REQUEST
Begin with the line that contains "cad_parts[node].hide_render = cad_parts[node].hide_viewport" and transcribe each line after it, up to and including the last line of the listing below.

DATASET CONTENT

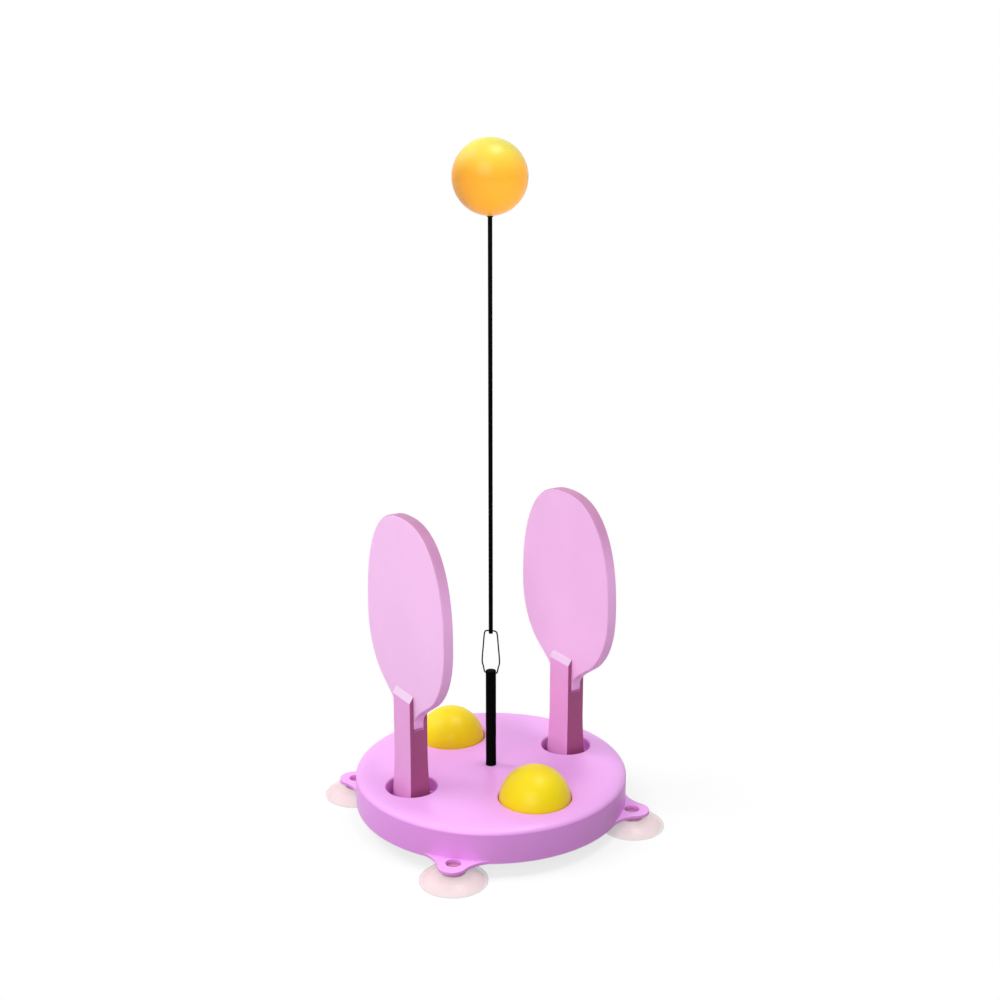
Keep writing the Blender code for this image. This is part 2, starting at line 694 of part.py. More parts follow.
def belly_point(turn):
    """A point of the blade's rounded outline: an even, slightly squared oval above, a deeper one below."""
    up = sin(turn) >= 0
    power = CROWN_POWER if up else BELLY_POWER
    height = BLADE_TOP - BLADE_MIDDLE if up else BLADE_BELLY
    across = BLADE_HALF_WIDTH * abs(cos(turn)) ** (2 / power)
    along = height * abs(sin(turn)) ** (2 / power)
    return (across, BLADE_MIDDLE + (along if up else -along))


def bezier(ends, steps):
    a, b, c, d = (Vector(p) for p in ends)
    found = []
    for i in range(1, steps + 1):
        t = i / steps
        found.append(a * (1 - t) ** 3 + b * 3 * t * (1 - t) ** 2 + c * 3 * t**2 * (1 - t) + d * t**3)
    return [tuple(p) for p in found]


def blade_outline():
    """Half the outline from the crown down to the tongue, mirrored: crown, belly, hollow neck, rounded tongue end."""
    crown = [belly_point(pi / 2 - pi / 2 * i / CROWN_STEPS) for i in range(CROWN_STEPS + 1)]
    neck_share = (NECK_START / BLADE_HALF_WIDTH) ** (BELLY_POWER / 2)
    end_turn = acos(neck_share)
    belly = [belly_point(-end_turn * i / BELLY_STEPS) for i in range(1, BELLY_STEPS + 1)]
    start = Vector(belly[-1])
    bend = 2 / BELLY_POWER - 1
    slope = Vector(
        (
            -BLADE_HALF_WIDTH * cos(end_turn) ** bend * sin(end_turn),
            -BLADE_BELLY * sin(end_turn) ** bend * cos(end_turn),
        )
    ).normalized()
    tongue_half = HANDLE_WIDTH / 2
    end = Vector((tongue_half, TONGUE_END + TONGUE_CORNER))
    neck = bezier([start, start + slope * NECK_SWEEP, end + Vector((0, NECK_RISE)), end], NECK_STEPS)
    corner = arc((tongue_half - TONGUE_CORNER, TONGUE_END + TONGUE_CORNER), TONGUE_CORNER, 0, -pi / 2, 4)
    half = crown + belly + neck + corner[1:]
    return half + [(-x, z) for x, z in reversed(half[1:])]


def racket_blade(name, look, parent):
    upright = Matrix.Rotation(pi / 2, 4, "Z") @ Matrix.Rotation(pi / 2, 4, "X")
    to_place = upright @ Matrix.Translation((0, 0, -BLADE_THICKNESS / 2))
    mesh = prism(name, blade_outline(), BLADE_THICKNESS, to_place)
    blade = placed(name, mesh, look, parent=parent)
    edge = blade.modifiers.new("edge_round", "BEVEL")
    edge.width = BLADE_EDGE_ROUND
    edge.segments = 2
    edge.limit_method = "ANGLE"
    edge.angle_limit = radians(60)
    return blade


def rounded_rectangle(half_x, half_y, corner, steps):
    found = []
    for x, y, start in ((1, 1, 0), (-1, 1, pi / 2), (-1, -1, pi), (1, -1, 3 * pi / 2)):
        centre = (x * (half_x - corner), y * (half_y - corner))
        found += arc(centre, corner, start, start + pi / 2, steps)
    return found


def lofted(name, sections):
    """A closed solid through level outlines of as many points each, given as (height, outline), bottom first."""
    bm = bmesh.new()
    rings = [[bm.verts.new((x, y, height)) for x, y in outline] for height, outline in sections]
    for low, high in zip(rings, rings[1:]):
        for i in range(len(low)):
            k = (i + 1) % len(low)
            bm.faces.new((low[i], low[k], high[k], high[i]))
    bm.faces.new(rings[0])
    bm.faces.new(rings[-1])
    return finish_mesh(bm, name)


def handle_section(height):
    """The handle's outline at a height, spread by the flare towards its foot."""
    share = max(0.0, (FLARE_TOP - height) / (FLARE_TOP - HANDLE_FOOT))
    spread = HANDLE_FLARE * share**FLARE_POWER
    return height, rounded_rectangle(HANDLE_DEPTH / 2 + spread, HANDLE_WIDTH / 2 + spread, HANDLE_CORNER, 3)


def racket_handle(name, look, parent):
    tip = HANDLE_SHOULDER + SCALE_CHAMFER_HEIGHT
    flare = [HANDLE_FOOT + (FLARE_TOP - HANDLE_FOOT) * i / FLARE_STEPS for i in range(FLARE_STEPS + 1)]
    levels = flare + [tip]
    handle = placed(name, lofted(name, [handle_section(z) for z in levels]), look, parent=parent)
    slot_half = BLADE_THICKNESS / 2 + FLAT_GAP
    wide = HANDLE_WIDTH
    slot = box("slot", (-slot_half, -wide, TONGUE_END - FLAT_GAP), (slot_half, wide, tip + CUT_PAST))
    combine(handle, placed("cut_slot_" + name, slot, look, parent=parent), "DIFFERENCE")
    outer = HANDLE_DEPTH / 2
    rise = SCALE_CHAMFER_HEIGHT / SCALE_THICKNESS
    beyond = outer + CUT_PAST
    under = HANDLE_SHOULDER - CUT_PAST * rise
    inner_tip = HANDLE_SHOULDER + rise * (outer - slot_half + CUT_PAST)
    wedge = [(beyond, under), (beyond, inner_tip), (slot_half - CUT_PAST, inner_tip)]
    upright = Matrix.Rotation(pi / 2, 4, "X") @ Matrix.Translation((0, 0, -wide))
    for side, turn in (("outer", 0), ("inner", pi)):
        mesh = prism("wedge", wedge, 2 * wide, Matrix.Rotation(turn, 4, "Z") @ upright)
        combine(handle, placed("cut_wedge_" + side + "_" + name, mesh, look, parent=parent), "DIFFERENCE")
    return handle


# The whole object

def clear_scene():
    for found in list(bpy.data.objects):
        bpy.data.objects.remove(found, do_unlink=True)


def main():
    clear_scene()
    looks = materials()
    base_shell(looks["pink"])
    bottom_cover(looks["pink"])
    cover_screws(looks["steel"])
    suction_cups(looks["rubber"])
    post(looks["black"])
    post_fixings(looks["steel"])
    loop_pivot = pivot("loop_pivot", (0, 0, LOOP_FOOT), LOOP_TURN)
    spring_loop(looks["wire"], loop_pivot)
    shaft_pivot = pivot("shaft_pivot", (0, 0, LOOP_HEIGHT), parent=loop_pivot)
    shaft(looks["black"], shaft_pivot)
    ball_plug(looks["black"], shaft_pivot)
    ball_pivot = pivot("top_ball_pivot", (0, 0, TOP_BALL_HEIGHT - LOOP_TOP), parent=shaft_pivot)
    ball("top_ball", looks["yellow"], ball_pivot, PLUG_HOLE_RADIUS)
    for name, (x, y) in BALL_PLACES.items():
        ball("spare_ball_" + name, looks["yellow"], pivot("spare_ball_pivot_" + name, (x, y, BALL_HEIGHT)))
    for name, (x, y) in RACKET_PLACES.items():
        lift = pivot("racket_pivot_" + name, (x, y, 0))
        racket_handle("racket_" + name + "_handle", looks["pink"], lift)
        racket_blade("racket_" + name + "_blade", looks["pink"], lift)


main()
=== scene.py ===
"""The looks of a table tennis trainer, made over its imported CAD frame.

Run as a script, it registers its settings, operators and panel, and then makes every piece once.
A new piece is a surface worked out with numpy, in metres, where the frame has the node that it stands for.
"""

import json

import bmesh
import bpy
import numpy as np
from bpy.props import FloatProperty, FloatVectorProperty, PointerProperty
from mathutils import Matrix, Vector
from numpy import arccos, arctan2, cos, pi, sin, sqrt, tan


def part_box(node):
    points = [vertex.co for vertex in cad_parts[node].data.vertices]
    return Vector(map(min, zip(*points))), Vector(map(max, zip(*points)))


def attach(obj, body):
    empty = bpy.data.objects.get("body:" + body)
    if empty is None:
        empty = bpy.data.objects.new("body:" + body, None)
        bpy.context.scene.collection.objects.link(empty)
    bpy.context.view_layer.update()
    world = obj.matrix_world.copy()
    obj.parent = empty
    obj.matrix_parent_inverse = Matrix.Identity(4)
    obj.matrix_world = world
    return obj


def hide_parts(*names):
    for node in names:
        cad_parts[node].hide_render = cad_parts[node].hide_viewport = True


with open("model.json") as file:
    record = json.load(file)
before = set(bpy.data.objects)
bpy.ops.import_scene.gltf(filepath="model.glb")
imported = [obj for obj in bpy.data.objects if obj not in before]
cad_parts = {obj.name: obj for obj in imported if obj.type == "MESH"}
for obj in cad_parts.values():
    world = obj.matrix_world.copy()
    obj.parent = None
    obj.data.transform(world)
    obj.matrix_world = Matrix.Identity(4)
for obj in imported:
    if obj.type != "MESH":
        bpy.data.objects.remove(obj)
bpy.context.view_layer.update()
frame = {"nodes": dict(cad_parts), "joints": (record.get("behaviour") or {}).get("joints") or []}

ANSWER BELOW
        cad_parts[node].hide_render = cad_parts[node].hide_viewport = True


with open("model.json") as file:
    record = json.load(file)
before = set(bpy.data.objects)
bpy.ops.import_scene.gltf(filepath="model.glb")
imported = [obj for obj in bpy.data.objects if obj not in before]
cad_parts = {obj.name: obj for obj in imported if obj.type == "MESH"}
for obj in cad_parts.values():
    world = obj.matrix_world.copy()
    obj.parent = None
    obj.data.transform(world)
    obj.matrix_world = Matrix.Identity(4)
for obj in imported:
    if obj.type != "MESH":
        bpy.data.objects.remove(obj)
bpy.context.view_layer.update()
frame = {"nodes": dict(cad_parts), "joints": (record.get("behaviour") or {}).get("joints") or []}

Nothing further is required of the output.